Monday, November 21, 2016

Facebook's challenge to democracy

Last update: Monday 11/21/16
Facebook now reigns as the unchallenged master of social network analysis, which is why Facebook can make such good guesses when it asks, "Do you know ZZZ?" Of course Facebook uses machine learning, or comparably powerful algorithms, to maintain the social networks of each of its more than 1.65 billion active users.

Facebook also uses its extensive network analysis to estimate which news items its members want to read and from which sources ... and which news and sources they don't want to read. Pew reports that over 40 percent of U.S. adults currently get most of their news from Facebook. I would not be surprised to see that figure rise to 60 percent or even 80 percent in the next five to ten years.

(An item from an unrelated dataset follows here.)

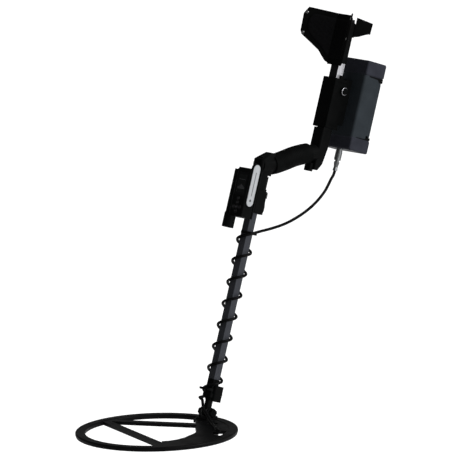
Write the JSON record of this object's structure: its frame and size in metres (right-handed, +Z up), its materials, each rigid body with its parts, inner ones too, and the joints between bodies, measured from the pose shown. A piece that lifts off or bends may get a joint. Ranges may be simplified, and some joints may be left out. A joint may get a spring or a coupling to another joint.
{
  "type": "metal detector",
  "caption": "Hand-held metal detector: round open search coil on a tilting lug, telescopic shaft with a wound lead, cranked grip with display pod and lamp, rear arm cuff, stand and control box.",
  "frame": {"origin": "middle of the hand grip", "axes": "+X forward, towards the search coil; +Y to the user's left; +Z up, with the coil lying level"},
  "size_m": [0.8749, 0.36, 0.8688],
  "materials": {
    "coil_plastic": "satin",
    "copper": "satin",
    "black_nylon": "matte",
    "carbon_grey": "satin",
    "cable": "satin",
    "strap": "matte",
    "grip_rubber": "matte",
    "zinc": "brushed",
    "box_plastic": "satin",
    "window": "clear",
    "lens": "clear",
    "board": "satin",
    "battery_wrap": "gloss",
    "tube_alu": "satin",
    "pad_foam": "matte",
    "washer": "matte"
  },
  "bodies": {
    "handle": {"handle_left": "black_nylon", "handle_right": "black_nylon", "handle_screws": "zinc", "grip_sleeve": "grip_rubber", "rod_collar": "black_nylon", "lever_pin": "zinc", "pod_case": "black_nylon", "pod_back": "black_nylon", "display_window": "window", "display_module": "board", "nameplate": "zinc", "lamp_barrel": "black_nylon", "lamp_head": "black_nylon", "lamp_lens": "lens", "tube_clamp": "black_nylon", "box_bracket": "black_nylon", "box_body": "box_plastic", "box_top_cap": "box_plastic", "box_bottom_cap": "box_plastic", "battery_pack": "battery_wrap", "main_board": "board", "speaker": "black_nylon", "coil_socket": "zinc", "headphone_socket": "zinc", "plug_boot": "black_nylon", "cable_lead": "cable"},
    "rod": {"lower_rod": "carbon_grey", "rod_end": "black_nylon", "lock_collar": "black_nylon", "cable_spiral": "cable", "cable_straps": "strap", "hinge_washers": "washer", "cable_tail": "cable"},
    "coil": {"coil_shell": "coil_plastic", "coil_winding": "copper", "skid_plate": "black_nylon", "coil_bracket": "coil_plastic", "coil_gland": "coil_plastic", "hinge_bolt": "black_nylon"},
    "coil_nut": {"hinge_knob": "black_nylon"},
    "lock_screw": {"lock_knob": "black_nylon"},
    "lever": {"rod_lever": "black_nylon"},
    "cuff": {"upper_tube": "tube_alu", "scale_plate": "zinc", "tube_cap": "black_nylon", "cuff_shell": "black_nylon", "cuff_saddle": "black_nylon", "cuff_pad": "pad_foam", "cuff_rivets": "zinc", "stand": "black_nylon"},
    "clamp_screw": {"clamp_knob": "black_nylon"},
    "door": {"battery_door": "box_plastic"},
    "plug_nut": {"plug_ring": "zinc"},
    "lamp_switch": {"lamp_button": "black_nylon"},
    "menu_key": {"key_menu": "black_nylon"},
    "up_key": {"key_up": "black_nylon"},
    "down_key": {"key_down": "black_nylon"},
    "left_key": {"key_left": "black_nylon"},
    "right_key": {"key_right": "black_nylon"},
    "power_key": {"key_power": "black_nylon"}
  },
  "joints": [
    {"name": "rod_slide", "type": "slide", "parent": "handle", "child": "rod", "axis": [0.342, 0, -0.9397], "range_m": [-0.012, 0.08], "deforming": ["cable_lead"]},
    {"name": "coil_tilt", "type": "hinge", "parent": "rod", "child": "coil", "pos_m": [0.28372, 0, -0.53099], "axis": [0, 1, 0], "range_deg": [-75, 55], "deforming": ["cable_tail"]},
    {"name": "coil_nut_turn", "type": "hinge", "parent": "coil", "child": "coil_nut", "pos_m": [0.28372, 0, -0.53099], "axis": [0, 1, 0], "range_deg": [0, 360]},
    {"name": "lock_screw_turn", "type": "hinge", "parent": "rod", "child": "lock_screw", "pos_m": [0.248, 0.002, -0.49716], "axis": [0.9397, 0, 0.342], "range_deg": [0, 360]},
    {"name": "lever_open", "type": "hinge", "parent": "handle", "child": "lever", "pos_m": [0.09306, 0, -0.07148], "axis": [0, 1, 0], "range_deg": [-110, 0]},
    {"name": "cuff_slide", "type": "slide", "parent": "handle", "child": "cuff", "axis": [-0.342, 0, 0.9397], "range_m": [-0.02, 0.02]},
    {"name": "clamp_screw_turn", "type": "hinge", "parent": "handle", "child": "clamp_screw", "pos_m": [-0.14951, 0, 0.12862], "axis": [0, 1, 0], "range_deg": [0, 540]},
    {"name": "door_open", "type": "hinge", "parent": "handle", "child": "door", "pos_m": [-0.19937, 0, 0.02587], "axis": [0, 1, 0], "range_deg": [-100, 0]},
    {"name": "plug_nut_turn", "type": "hinge", "parent": "handle", "child": "plug_nut", "pos_m": [-0.14694, 0, -0.0173], "axis": [-0.342, 0, 0.9397], "range_deg": [0, 360]},
    {"name": "lamp_switch_press", "type": "slide", "parent": "handle", "child": "lamp_switch", "axis": [0.342, 0, -0.9397], "range_m": [0, 0.0015], "stiffness_N_per_m": 600},
    {"name": "menu_key_press", "type": "slide", "parent": "handle", "child": "menu_key", "axis": [-0.9397, 0, -0.342], "range_m": [0, 0.0011], "stiffness_N_per_m": 500},
    {"name": "up_key_press", "type": "slide", "parent": "handle", "child": "up_key", "axis": [-0.9397, 0, -0.342], "range_m": [0, 0.0011], "stiffness_N_per_m": 500},
    {"name": "down_key_press", "type": "slide", "parent": "handle", "child": "down_key", "axis": [-0.9397, 0, -0.342], "range_m": [0, 0.0011], "stiffness_N_per_m": 500},
    {"name": "left_key_press", "type": "slide", "parent": "handle", "child": "left_key", "axis": [-0.9397, 0, -0.342], "range_m": [0, 0.0011], "stiffness_N_per_m": 500},
    {"name": "right_key_press", "type": "slide", "parent": "handle", "child": "right_key", "axis": [-0.9397, 0, -0.342], "range_m": [0, 0.0011], "stiffness_N_per_m": 500},
    {"name": "power_key_press", "type": "slide", "parent": "handle", "child": "power_key", "axis": [-0.9397, 0, -0.342], "range_m": [0, 0.0011], "stiffness_N_per_m": 500}
  ]
}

Unfortunately, Facebook hasn't been able to identify "fake" news very well ... yet. But when Facebook improves its algorithms, I am sure it will identify "fake" news as defined by most people, e.g., stories made up by greedy Macedonian teenagers with lively imaginations. But as anyone with a working understanding of the sociology of knowledge is aware, "fake" news includes everything that is inconsistent with a user's fundamental beliefs, ideologies, dominant paradigms, etc.

For example  "Liberals" think the New York Times is objective, whereas "Conservatives" think the Times is a Liberal propaganda rag that distorts the truth every day by the topics it presents -- "All the news that's fit to print" -- and the ones it omits. Example: the Times covers complaints from Black students about graffiti on the portraits of Black professors at their universities, but under-reports demonstrations by pro-life activists at abortion clinics.

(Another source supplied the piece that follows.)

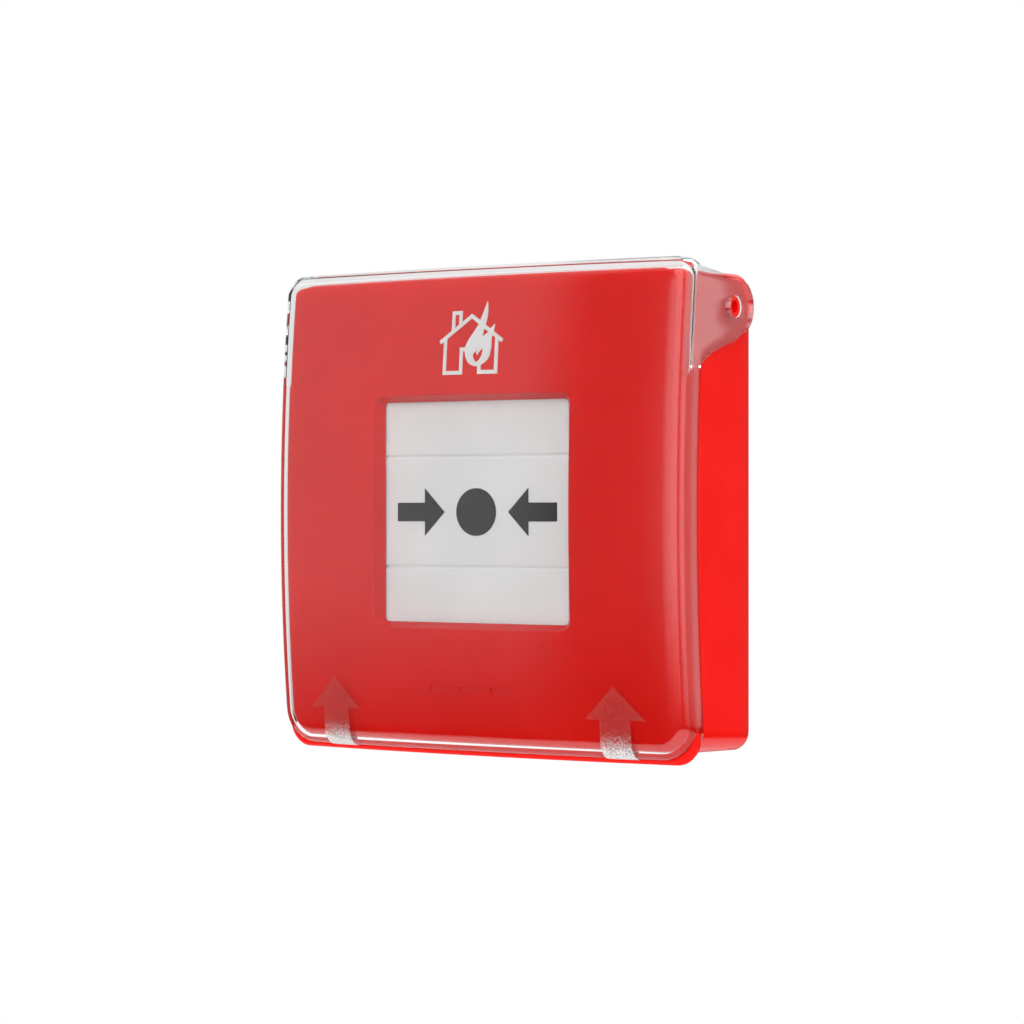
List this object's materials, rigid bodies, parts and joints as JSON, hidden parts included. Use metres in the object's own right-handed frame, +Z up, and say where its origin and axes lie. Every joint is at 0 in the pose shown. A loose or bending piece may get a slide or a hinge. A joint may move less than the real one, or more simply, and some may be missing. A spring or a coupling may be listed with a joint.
{
  "type": "manual call point",
  "caption": "Square red wall-mounted fire alarm call point with a white press panel under a hinged clear cover, on a separate mounting plate.",
  "frame": {"origin": "centre of the back (wall) face of the mounting plate", "axes": "+Z up, +Y into the wall, the front face looks along -Y, +X to the viewer's right"},
  "size_m": [0.108, 0.035, 0.1075],
  "materials": {
    "red_plastic": "satin moulded plastic, very fine grain",
    "white_plastic": "matt moulded plastic",
    "ivory_plastic": "matt moulded plastic",
    "black_plastic": "matt moulded plastic",
    "grey_plastic": "matt moulded plastic",
    "clear_plastic": "clear polished plastic",
    "white_print": "white ink",
    "dark_print": "dark grey ink",
    "frosted_print": "frosted print",
    "yellow_film": "yellow film",
    "steel": "plain steel",
    "rubber": "soft matt rubber",
    "circuit_board": "green solder mask",
    "battery_sleeve": "printed sleeve"
  },
  "bodies": {
    "wall_plate": {"mounting_plate": "white_plastic"},
    "case": {"front_shell": "red_plastic", "house_symbol": "white_print", "back_cover": "red_plastic", "shell_gasket": "rubber", "case_screws": "steel", "circuit_board": "circuit_board", "board_screws": "steel", "battery_holder": "black_plastic", "battery_left": "battery_sleeve", "battery_right": "battery_sleeve", "battery_contacts": "steel", "antenna": "steel", "radio_shield": "steel", "control_chip": "black_plastic", "press_switch": "black_plastic", "tamper_switch": "black_plastic", "power_switch": "black_plastic", "status_led": "white_plastic", "reset_guide": "grey_plastic", "return_springs": "steel", "reset_spring": "steel"},
    "carrier": {"carrier_frame": "ivory_plastic", "alarm_strip": "yellow_film"},
    "panel": {"push_panel": "white_plastic", "panel_symbols": "dark_print"},
    "switch_plunger": {"switch_plunger": "ivory_plastic"},
    "reset_slider": {"reset_slider": "ivory_plastic"},
    "tamper_plunger": {"tamper_plunger": "ivory_plastic"},
    "power_button": {"power_button": "grey_plastic"},
    "cover": {"cover": "clear_plastic", "cover_arrows": "frosted_print"}
  },
  "joints": [
    {"name": "case_lift", "type": "slide", "parent": "wall_plate", "child": "case", "axis": [0, 0, 1], "range_m": [0, 0.006]},
    {"name": "cover_hinge", "type": "hinge", "parent": "case", "child": "cover", "pos_m": [0, -0.0095, 0.044], "axis": [-1, 0, 0], "range_deg": [0, 85]},
    {"name": "panel_press", "type": "slide", "parent": "case", "child": "carrier", "axis": [0, 1, 0], "range_m": [0, 0.0015], "stiffness_N_per_m": 2000, "deforming": ["return_springs"]},
    {"name": "panel_drop", "type": "slide", "parent": "carrier", "child": "panel", "axis": [0, 0, -1], "range_m": [0, 0.0032]},
    {"name": "switch_press", "type": "slide", "parent": "case", "child": "switch_plunger", "axis": [0, 1, 0], "range_m": [0, 0.0015]},
    {"name": "reset_lift", "type": "slide", "parent": "case", "child": "reset_slider", "axis": [0, 0, 1], "range_m": [0, 0.003], "stiffness_N_per_m": 400, "deforming": ["reset_spring"]},
    {"name": "tamper_press", "type": "slide", "parent": "case", "child": "tamper_plunger", "axis": [0, -1, 0], "range_m": [0, 0.0008], "stiffness_N_per_m": 600},
    {"name": "power_press", "type": "slide", "parent": "case", "child": "power_button", "axis": [0, -1, 0], "range_m": [0, 0.0006], "stiffness_N_per_m": 800}
  ],
  "couplings": [
    {"joint": "panel_drop", "follows": "panel_press", "ratio": 2.1333},
    {"joint": "switch_press", "follows": "panel_press", "ratio": 1}
  ]
}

The good news about news before Facebook, BFB, was that people were reminded every now and then why they selected their news sources, as in,  "I read news stories in the Wall Street Journal, but I never read its editorials because they are too conservative. So I also read Bloomberg every day to be sure that the Journal hasn't left out important stories that don't fit its conservative mindset"

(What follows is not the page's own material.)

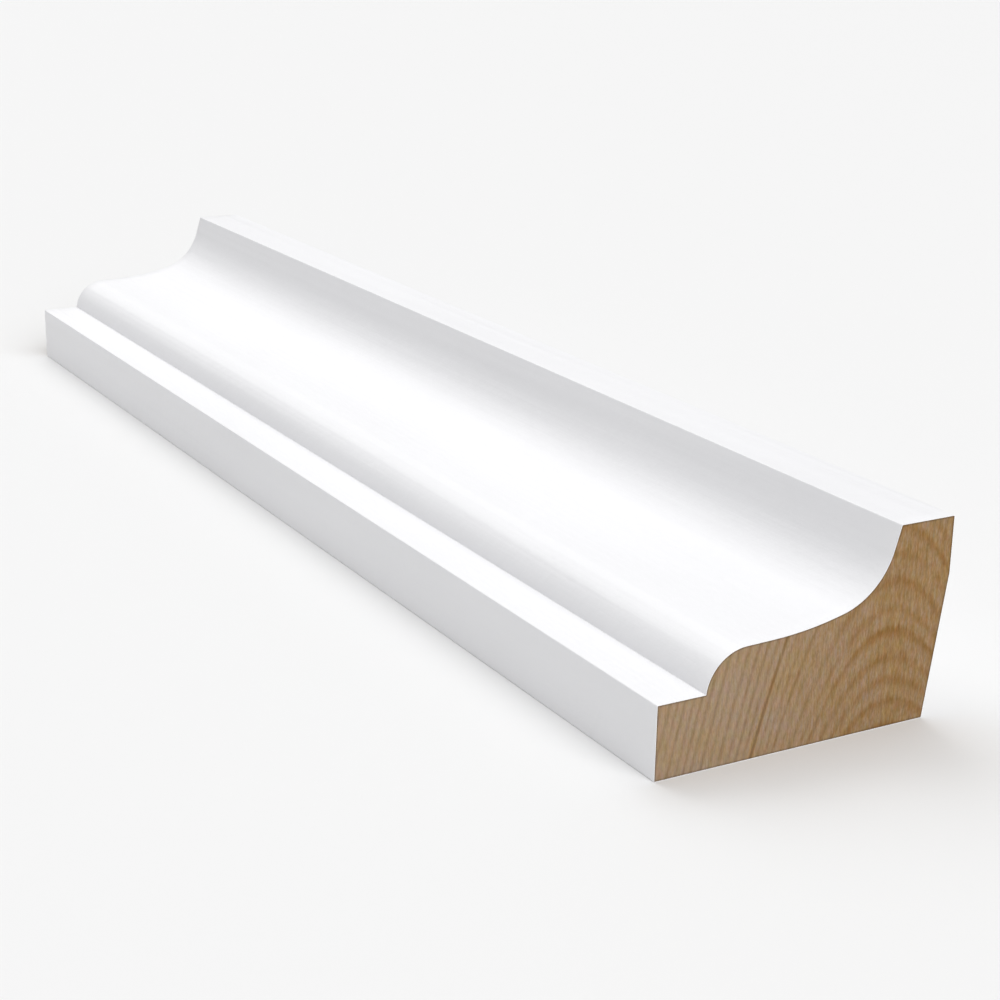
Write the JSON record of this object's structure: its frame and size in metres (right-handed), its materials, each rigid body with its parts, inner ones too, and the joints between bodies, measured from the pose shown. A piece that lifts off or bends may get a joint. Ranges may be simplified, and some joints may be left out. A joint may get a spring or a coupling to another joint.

But in the world after Facebook, AFB, most people will merely log on and get "all" the news, without occasional reminders that they have implicitly told Facebook what they wanted to read and what they wanted to reject, without reminders that large segments of our society view things differently than they do. The current existential crisis of "Liberals" after the unexpected election of a "Conservative" will occur more often and with greater anguish for Liberals ... and more often and with greater anguish for Conservatives

In the world AFB most readers will have little of no awareness of other people's perspectives whenever those perspectives fall outside of the narrow range that Facebook's machine learning algorithms correctly estimated their readers would tolerate. So most readers will live in anxious bubbles that suddenly burst from time to time. The world AFB will be far less stable than BFB. Can democracy survive in such an unstable world?